Yeah Baby, now you're talking my speed!! Really nice job NW. Love the lines on her-smooth and sleek!!!! Flatband


----------



## Norwegian Wood (Jan 12, 2010)

It was hard work to cut out the shape with a hacksawblade and a jigsaw







, but when I heated it in the stove to about 80-90 degrees celcius to see if I could bend the forktips a bit, I realized that it turned so soft, allmost like rubber, I could probably have cut it to the shape I wanted, with a pair of scissors







....... I dont know what kind of plastic this is but the walls in the tube is 7mm thick. The handle is made of fimo, attached with a 95mm furniture screw.


----------



## Jesus Freak (Dec 31, 2011)

Very cool...that does look like a star ship!


----------



## XxDollarBillxX (Apr 28, 2011)

nice design


----------



## Tex-Shooter (Dec 17, 2009)

Very graceful and pretty. -- Tex


----------



## Knoll (Nov 10, 2011)

Truly lovely!!


----------



## Rayshot (Feb 1, 2010)

That is super!! Great job!


----------



## Imperial (Feb 9, 2011)

even when your just holding the starship, it looks fast !


----------



## Litebow (Dec 17, 2011)

Very neat idea!

Dave


----------



## e~shot (Jun 3, 2010)

Man that is one coolest star ship!


----------



## Tex-Shooter (Dec 17, 2009)

It looks like that you flatened and reinforced the front of the tube. Does that go under the handle also. That is a design I may have to play with. -- Tex


----------



## Norwegian Wood (Jan 12, 2010)

Tex-Shooter said:


> It looks like that you flatened and reinforced the front of the tube. Does that go under the handle also.
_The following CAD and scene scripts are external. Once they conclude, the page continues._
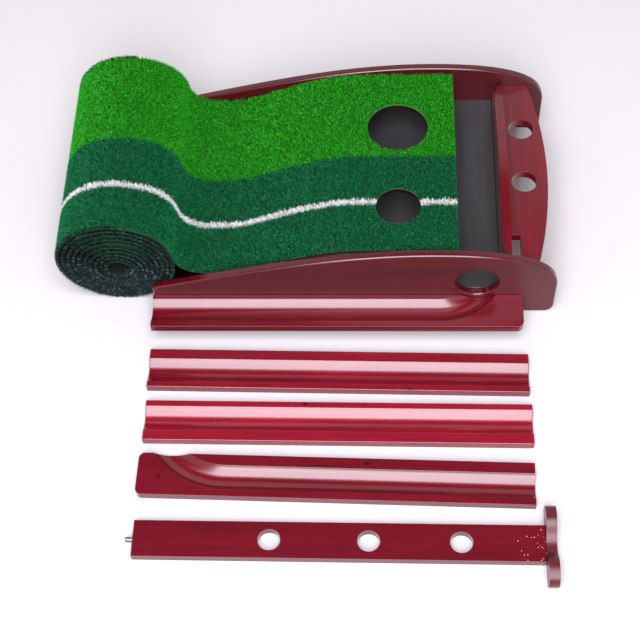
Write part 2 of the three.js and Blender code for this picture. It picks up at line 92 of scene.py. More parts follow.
# The two ball holes in the sheet: name, distance from the unit's near side, radius.
HOLE_X = 327.5 * MM
HOLES = (("large", 222 * MM, 41.5 * MM), ("small", 87 * MM, 30 * MM))


# ---- settings a user would change ----
class PUTTINGMAT_TurfSettings(bpy.types.PropertyGroup):
    thickness: bpy.props.FloatProperty(
        name="Thickness", description="Backing and pile together", default=6.7 * MM,
        min=3 * MM, max=12 * MM, unit="LENGTH", precision=4)
    pile_height: bpy.props.FloatProperty(
        name="Pile height", description="Height of the tufts above the backing", default=5.5 * MM,
        min=1 * MM, max=8 * MM, unit="LENGTH", precision=4)
    blades_per_cm2: bpy.props.FloatProperty(
        name="Blades per square centimetre", description="How closely the pile is set",
        default=112.0, min=10, max=300)
    light_green: bpy.props.FloatVectorProperty(
        name="Light green", description="Pile of the far half", subtype="COLOR", size=3,
        min=0, max=1, default=(0.0145, 0.345, 0.0050))
    dark_green: bpy.props.FloatVectorProperty(
        name="Dark green", description="Pile of the near half", subtype="COLOR", size=3,
        min=0, max=1, default=(0.0011, 0.150, 0.045))
    # Edge yarn is the pile's green, much darkened. It is painted shade for the sides of the roll,
    # where shade falls between its turns.
    shaded_rim_yarn: bpy.props.FloatVectorProperty(
        name="Edge yarn", description="Dull yarn along the sides of the roll", subtype="COLOR",
        size=3, min=0, max=1, default=(0.004, 0.018, 0.017))
    line_white: bpy.props.FloatVectorProperty(
        name="Line white", description="Pile of the aiming line", subtype="COLOR", size=3,
        min=0, max=1, default=(0.66, 0.68, 0.67))
    colour_edge: bpy.props.FloatProperty(
        name="Colour edge", description="Where the two greens meet, from the near side of the unit",
        default=170 * MM, unit="LENGTH", precision=4)
    line_place: bpy.props.FloatProperty(
        name="Line place", description="Middle of the aiming line, from the near side of the unit",
        default=93.2 * MM, unit="LENGTH", precision=4)
    line_width: bpy.props.FloatProperty(
        name="Line width", description="Width of the aiming line", default=8.5 * MM,
        unit="LENGTH", precision=4)
    turn_pitch: bpy.props.FloatProperty(
        name="Turn pitch", description="Room each turn of the roll takes", default=6.95 * MM,
        unit="LENGTH", precision=4)


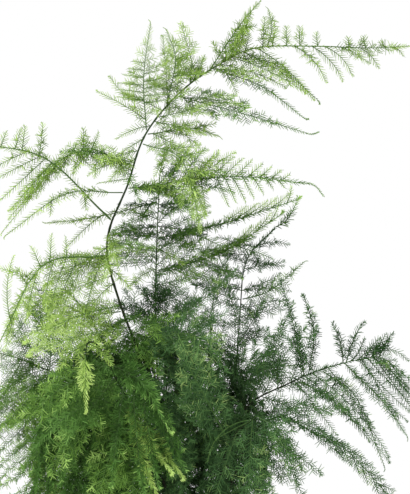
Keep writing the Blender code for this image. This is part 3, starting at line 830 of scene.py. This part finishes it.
    ("right_low_cane", "dark"): [
        (50, 104, 0, 14, 34, 11), (55, 140, 0, 14, 34, 11), (45, 70, -10, 14, 40, 11),
    ],
    ("front_bright_spray", "bright"): [
        (55, -66, 0, 10, 46, 8), (72, -68, 6, 10, 62, 9), (50, -84, 8, 12, 88, 9), (35, -88, 8, 14, 106, 9),
        (25, -100, 6, 12, 96, 9),
    ],
    ("tall_cane", "fresh"): [
        (43, 212, 52, 10, 78, 12), (39, 196, 12, 15, 64, 13), (35, 188, 26, 20, 92, 15),
        (32, 184, 20, 25, 96, 15), (41, 186, 30, 5, 60, 10), (42, 222, 24, 8, 34, 8),
        (38, 214, 30, 8, 36, 8), (42.8, -84, -10, 28, 26, 6), (41.2, -112, 14, 24, 20, 5),
        (44.8, -66, -30, 24, 24, 6),
    ],
    ("front_cane", "tip"): [(37, -44, -8, 34, 70, 8), (42, -66, 22, 34, 80, 8), (38, -84, 24, 34, 80, 8)],
    ("shoulder_hanging_spray", "fresh"): [
        (75, -76, -8, 5, 34, 4), (66, -62, -14, 5, 36, 4), (70, -84, -4, 5, 30, 4),
    ],
    ("right_leader", "brush"): [(42, 64, -6, 0, 24, 5), (30, 54, -20, 0, 22, 5)],
    ("right_low_leader", "deep"): [
        (30, -14, -6, 5, 16, 4), (40, -20, -6, 5, 16, 4), (50, -18, -6, 5, 16, 4), (60, -22, -6, 5, 16, 4),
        (70, -24, -6, 5, 16, 4), (80, -22, -6, 5, 15, 4), (35, -66, 0, 5, 16, 4), (45, -66, 0, 5, 16, 4),
        (55, -68, 0, 5, 16, 4), (65, -72, 0, 5, 16, 4), (75, -70, 0, 5, 16, 4), (85, -70, 0, 5, 14, 4),
    ],
    ("straight_high_right_spray", "fresh"): [
        (93, 60, 30, 0, 16, 3), (82, 30, 16, 0, 22, 4), (74, 32, 10, 0, 22, 4), (66, 30, 10, 0, 24, 4),
        (58, 30, 10, 0, 26, 4), (50, 32, 6, 0, 26, 5),
    ],
    ("straight_low_right_spray", "fresh"): [
        (90, 50, 20, 0, 16, 3), (78, 46, 10, 0, 22, 4), (66, 42, 6, 0, 24, 4), (58, 44, 4, 0, 26, 5),
    ],
    ("front_right_cane", "deep"): [
        (90, -32, -6, 5, 74, 13), (70, -62, -6, 5, 92, 20), (85, -70, -10, 14, 70, 15),
        (95, -96, 6, 14, 66, 14), (75, -110, 0, 14, 70, 15),
    ],
    ("front_cane", "mature"): [(55, 198, 34, 0, 92, 20), (50, 230, 10, 0, 98, 20), (42, 248, 8, 5, 92, 20)],
    ("front_cane", "bright"): [
        (50, -34, -24, 14, 84, 10), (45, -56, 0, 10, 80, 9), (40, -62, 4, 6, 64, 9), (36, -92, 6, 5, 54, 9),
        (40, 250, 30, 5, 60, 10), (55, -24, -40, 12, 78, 9),
    ],
    ("front_cane", "young"): [(85, 198, 44, 5, 32, 9), (83, -18, -44, 5, 27, 8)],
    ("right_upper_cane", "core"): [
        (42, -92, 4, 0, 84, 22), (47, -78, 2, 4, 92, 19), (37, -112, 6, 0, 84, 22),
        (50, -64, -10, 6, 84, 17), (44, -122, 10, 4, 70, 18), (33, -84, 0, 8, 74, 22),
        (30, -62, 0, 8, 58, 17), (40, 228, 12, 8, 76, 15),
    ],
    ("front_right_cane", "stalk"): [(92, 202, 6, 24, 34, 0.2), (94, 178, 84, 26, 60, 0.2)],
}
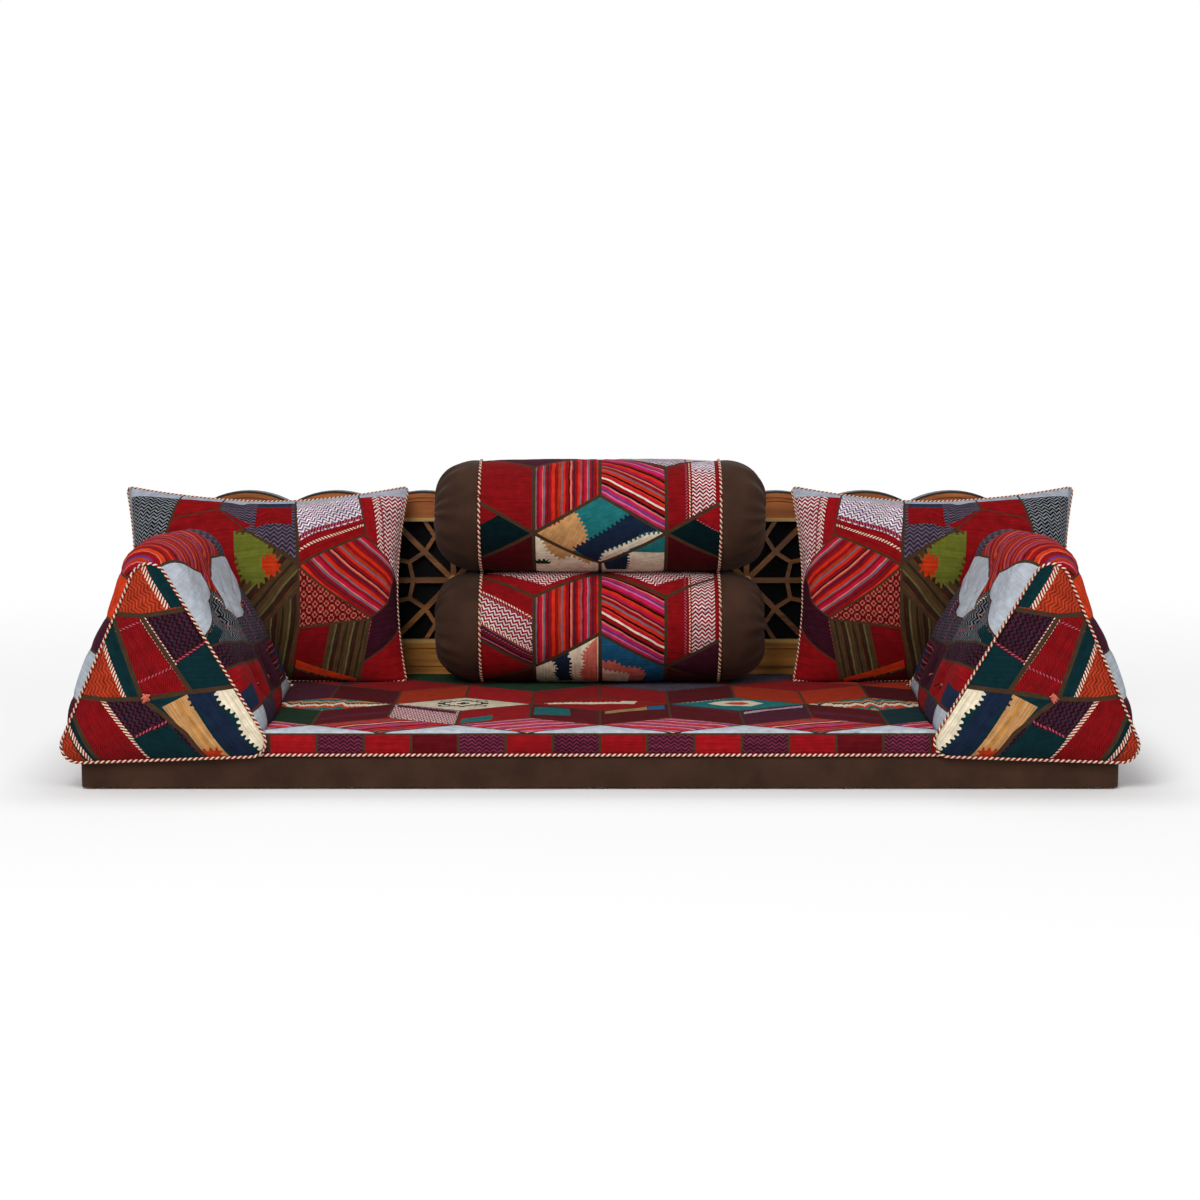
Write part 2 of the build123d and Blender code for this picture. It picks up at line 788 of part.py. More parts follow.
with BuildPart() as wedge_buttons:
    for plane, length in flank_planes():
        with Locations(plane.offset(tuft_floor_level)):
            with GridLocations(length / (tuft_rows + 1), tuft_pitch, tuft_rows, tufts_per_row):
                standing = (Align.CENTER, Align.CENTER, Align.MIN)
                Cylinder(tuft_button_radius, tuft_button_height, align=standing)

for piece, piece_name in (
    (wedge_cover.part, "cover"),
    (wedge_core.part, "core"),
    (wedge_front_panel, "front_panel"),
    (wedge_rear_panel, "rear_panel"),
    (wedge_cords.part, "cords"),
    (wedge_buttons.part, "buttons"),
):
    write(mirrored(piece), f"wedge_left_{piece_name}")
    write(piece, f"wedge_right_{piece_name}")

# Bolsters: a patchwork sleeve, two gathered end caps, a cord at each seam and a rolled core
bolster_y = back_front - rest_gap - bolster_rest_radius
lower_z = seat + bolster_rest_radius
upper_z = lower_z + 2 * bolster_rest_radius + rest_gap


def bolster_plane(height):
    """A plane with x along the bolster and y up from its axis."""
    return Plane(origin=(0, bolster_y, height), x_dir=(1, 0, 0), z_dir=(0, -1, 0))


def press_flats(height, inset, loaded):
    """Flattens the bolster where it lies, where it leans and, if loaded, where another lies on it."""
    split(bisect_by=Plane.XY.offset(height - bolster_rest_radius + inset), keep=Keep.TOP)
    split(bisect_by=Plane.XZ.offset(-bolster_y - bolster_rest_radius + inset), keep=Keep.TOP)
    if loaded:
        split(bisect_by=Plane.XY.offset(height + bolster_rest_radius - inset), keep=Keep.BOTTOM)


def sleeve_body(height, inset, loaded):
    """The middle of a bolster, a little fuller half way along."""
    with BuildPart() as body:
        with BuildSketch(bolster_plane(height)):
            with BuildLine():
                seam = bolster_seam_radius - inset
                ThreePointArc(
                    (-bolster_half_sleeve, seam),
                    (0, bolster_crown_radius - inset),
                    (bolster_half_sleeve, seam),
                )
                Polyline(
                    (bolster_half_sleeve, seam),
                    (bolster_half_sleeve, 0),
                    (-bolster_half_sleeve, 0),
                    (-bolster_half_sleeve, seam),
                )
            make_face()
        revolve(axis=Axis((0, bolster_y, height), (1, 0, 0)))
        press_flats(height, inset, loaded)
    return body.part


def cap_body(height, inset, loaded):
    """One rounded end, from the seam to the dimple under its button."""
    seam = (bolster_half_sleeve, bolster_seam_radius - inset)
    drawn_in = inset * cap_shoulder_inset_share
    shoulder = (bolster_half_sleeve + cap_shoulder_reach - drawn_in, cap_shoulder_radius - drawn_in)
    face = (bolster_half_length - inset, cap_face_radius)
    dimple = (bolster_half_length - cap_dimple_depth - inset, cap_dimple_radius)
    with BuildPart() as body:
        with BuildSketch(bolster_plane(height)):
            with BuildLine():
                ThreePointArc(seam, shoulder, face)
                Polyline(face, dimple, (dimple[0], 0), (bolster_half_sleeve, 0), seam)
            make_face()
        revolve(axis=Axis((0, bolster_y, height), (1, 0, 0)))
        press_flats(height, inset, loaded)
    return body.part


def bolster_cords(height, loaded):
    """A cord ring at each seam of the sleeve."""
    with BuildPart() as rings:
        with BuildSketch(bolster_plane(height)):
            with Locations(
                (-bolster_half_sleeve, bolster_seam_radius + cord_offset),
                (bolster_half_sleeve, bolster_seam_radius + cord_offset),
            ):
                Circle(cord_radius)
        revolve(axis=Axis((0, bolster_y, height), (1, 0, 0)))
        press_flats(height, 0, loaded)
    return rings.part


for height, loaded, bolster_name in ((lower_z, True, "lower"), (upper_z, False, "upper")):
    sleeve_outer = sleeve_body(height, 0, loaded)
    sleeve_cavity = sleeve_body(height, bolster_cloth, loaded)
    sleeve_fill = sleeve_body(height, bolster_cloth + fit_gap, loaded)
    cap_outer = cap_body(height, 0, loaded)
    cap_cavity = cap_body(height, bolster_cloth, loaded)
    cap_fill = cap_body(height, bolster_cloth + fit_gap, loaded)
    with BuildPart() as sleeve:
        add(sleeve_outer)
        add(sleeve_cavity, mode=Mode.SUBTRACT)
    write(sleeve.part, f"bolster_{bolster_name}_sleeve")
    with BuildPart() as cap:
        add(cap_outer)
        add(cap_cavity, mode=Mode.SUBTRACT)
    write(cap.part, f"bolster_{bolster_name}_cap_right")
    write(mirrored(cap.part), f"bolster_{bolster_name}_cap_left")
    far_fill = mirrored(cap_fill)
    with BuildPart() as core:
        add(sleeve_fill)
        add(cap_fill)
        add(far_fill)
    write(core.part, f"bolster_{bolster_name}_core")
    write(bolster_cords(height, loaded), f"bolster_{bolster_name}_cords")
    with BuildPart() as end_buttons:
        for side in (-1, 1):
            dimple_x = side * (bolster_half_length - cap_dimple_depth)
            with BuildSketch(Plane(origin=(dimple_x, bolster_y, height), z_dir=(side, 0, 0))):
                Circle(end_button_radius)
            extrude(amount=end_button_height)
    write(end_buttons.part, f"bolster_{bolster_name}_buttons")

# Pillows, built on the right and mirrored to the left. They lean on the back.
lean = radians(pillow_lean)
pillow_foot = seat + pillow_half_height * cos(lean) - pillow_press
pillow_y = back_front - rest_gap + pillow_press - pillow_half_depth / cos(lean)
pillow_y -= (opening_top - pillow_foot) * tan(lean)


def pillow_plane(reach):
    """The pillow's own plane, reach in front of its seam: x across, y up the pillow."""
    normal = (0, -cos(lean), sin(lean))
    middle = (pillow_centre, pillow_y + normal[1] * reach, pillow_foot + normal[2] * reach)
    return Plane(origin=middle, x_dir=(1, 0, 0), z_dir=normal)


def pillow_outline(width, height, draw_x, draw_y):
    """Four corners joined by sides that draw in by draw_x and draw_y, or bow out if negative."""
    ThreePointArc((-width, -height), (0, -height + draw_y), (width, -height))
    ThreePointArc((width, -height), (width - draw_x, 0), (width, height))
    ThreePointArc((width, height), (0, height - draw_y), (-width, height))
    ThreePointArc((-width, height), (-width + draw_x, 0), (-width, -height))


def pillow_half(side, inset, flange):
    """The front or rear half of the pillow, drawn in by inset."""
    depth = pillow_half_depth - inset
    with BuildPart() as half:
        for depth_share, width_share, height_share, draw_share in pillow_section_shares:
            edge = flange * (1 - depth_share) + inset * depth_share
            with BuildSketch(pillow_plane(side * depth * depth_share)):
                with BuildLine():
                    pillow_outline(
                        pillow_half_width * width_share - edge,
                        pillow_half_height * height_share - edge,
                        pillow_side_draw * draw_share,
                        pillow_top_draw * draw_share,
                    )
                make_face()
        loft()
        split(bisect_by=Plane.XY.offset(seat + inset), keep=Keep.TOP)
        split(bisect_by=Plane.XZ.offset(-back_front + rest_gap + inset), keep=Keep.TOP)
    return half.part


for side, half_name in ((1, "front"), (-1, "back")):
    outer_half = pillow_half(side, 0, 0)
    cavity_half = pillow_half(side, pillow_cloth, pillow_seam_flange)
    with BuildPart() as half_cover:
        add(outer_half)
        add(cavity_half, mode=Mode.SUBTRACT)
    write(mirrored(half_cover.part), f"pillow_left_cover_{half_name}")
    write(half_cover.part, f"pillow_right_cover_{half_name}")

fill_front = pillow_half(1, pillow_cloth + fit_gap, pillow_seam_flange + fit_gap)
fill_back = pillow_half(-1, pillow_cloth + fit_gap, pillow_seam_flange + fit_gap)
with BuildPart() as pillow_insert:
    add(fill_front)
    add(fill_back)
write(mirrored(pillow_insert.part), "pillow_left_insert")
write(pillow_insert.part, "pillow_right_insert")

# Welt round the pillow's seam
with BuildPart() as welt:
    with BuildSketch(pillow_plane(-welt_size / 2)):
        with BuildLine():
            pillow_outline(
                pillow_half_width + welt_size,
                pillow_half_height + welt_size,
                pillow_side_draw,
                pillow_top_draw,
            )
        make_face()
        with BuildLine():
            pillow_outline(pillow_half_width, pillow_half_height, pillow_side_draw, pillow_top_draw)
        make_face(mode=Mode.SUBTRACT)
    extrude(amount=welt_size)
    split(bisect_by=Plane.XY.offset(seat), keep=Keep.TOP)
    split(bisect_by=Plane.XZ.offset(-back_front + rest_gap), keep=Keep.TOP)
write(mirrored(welt.part), "pillow_left_welt")
write(welt.part, "pillow_right_welt")
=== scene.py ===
import math
import random
import bpy
import bmesh
import numpy as np
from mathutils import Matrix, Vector, noise
from mathutils.bvhtree import BVHTree
from mathutils.geometry import delaunay_2d_cdt


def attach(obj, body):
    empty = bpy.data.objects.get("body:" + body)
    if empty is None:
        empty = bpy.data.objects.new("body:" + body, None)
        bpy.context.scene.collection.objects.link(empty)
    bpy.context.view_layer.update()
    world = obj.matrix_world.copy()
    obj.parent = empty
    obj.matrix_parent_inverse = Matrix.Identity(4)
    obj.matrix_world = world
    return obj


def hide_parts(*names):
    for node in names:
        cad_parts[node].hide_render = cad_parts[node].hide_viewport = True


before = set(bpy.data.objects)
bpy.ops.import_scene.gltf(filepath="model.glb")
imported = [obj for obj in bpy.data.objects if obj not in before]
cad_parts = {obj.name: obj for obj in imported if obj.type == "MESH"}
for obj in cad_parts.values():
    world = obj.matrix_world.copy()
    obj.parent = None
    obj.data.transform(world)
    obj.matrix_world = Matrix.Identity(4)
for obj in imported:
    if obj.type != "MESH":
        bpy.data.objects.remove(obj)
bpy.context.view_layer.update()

# Sewing is worked out in millimetres; meshes and the map of each cloth are in metres
MM = .001
chance = random.Random(11)
bpy.ops.object.select_all(action="DESELECT")

# Dye colours, as they look in daylight
dyes = {
    "madder": (.56, .07, .09), "maroon": (.30, .04, .065), "plum": (.29, .10, .17), "pink": (.84, .40, .52),
    "magenta": (.76, .13, .36), "orange": (.82, .235, .095), "rust": (.68, .20, .09), "cream": (.91, .86, .75),
    "tan": (.78, .58, .37), "ochre": (.74, .50, .16), "teal": (.12, .42, .43), "deep_teal": (.05, .19, .21),
    "navy": (.095, .145, .23), "black": (.065, .045, .05), "olive": (.36, .38, .13), "khaki": (.42, .37, .23),
    "linen": (.71, .74, .775), "heather": (.51, .53, .57), "violet": (.44, .22, .46), "brown": (.275, .20, .14),
    "suede": (.225, .147, .105), "salmon": (.85, .45, .38), "grey": (.42, .38, .44), "blue": (.10, .32, .45),
    "rose": (.72, .30, .36), "white": (.93, .91, .90), "dusk": (.20, .15, .22), "green": (.10, .22, .14),
    "rose_red": (.60, .06, .14), "dim_rose": (.52, .20, .31), "scarlet": (.80, .18, .10), "flame": (.76, .27, .16),
    "crimson": (.72, .09, .22), "bark": (.30, .225, .135), "dark_bark": (.20, .14, .095),
    "lining_black": (.035, .03, .035),
}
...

That is a design I may have to play with. -- Tex


 Hi Tex, Yes I flatened it and bent the forktips when it was hot, that was surprisingly easy. When I drilled hole for the handle I felt there was a weak point, so I reinforced it with some flat steel using the handle itself and 4 screws.


----------



## AZshooter (May 1, 2011)

A simple elegant design like yours, is always best...A very efficient use of materials...simplicity in design is the mark of a master craftsman...


----------



## mckee (Oct 28, 2010)

looks fun!


----------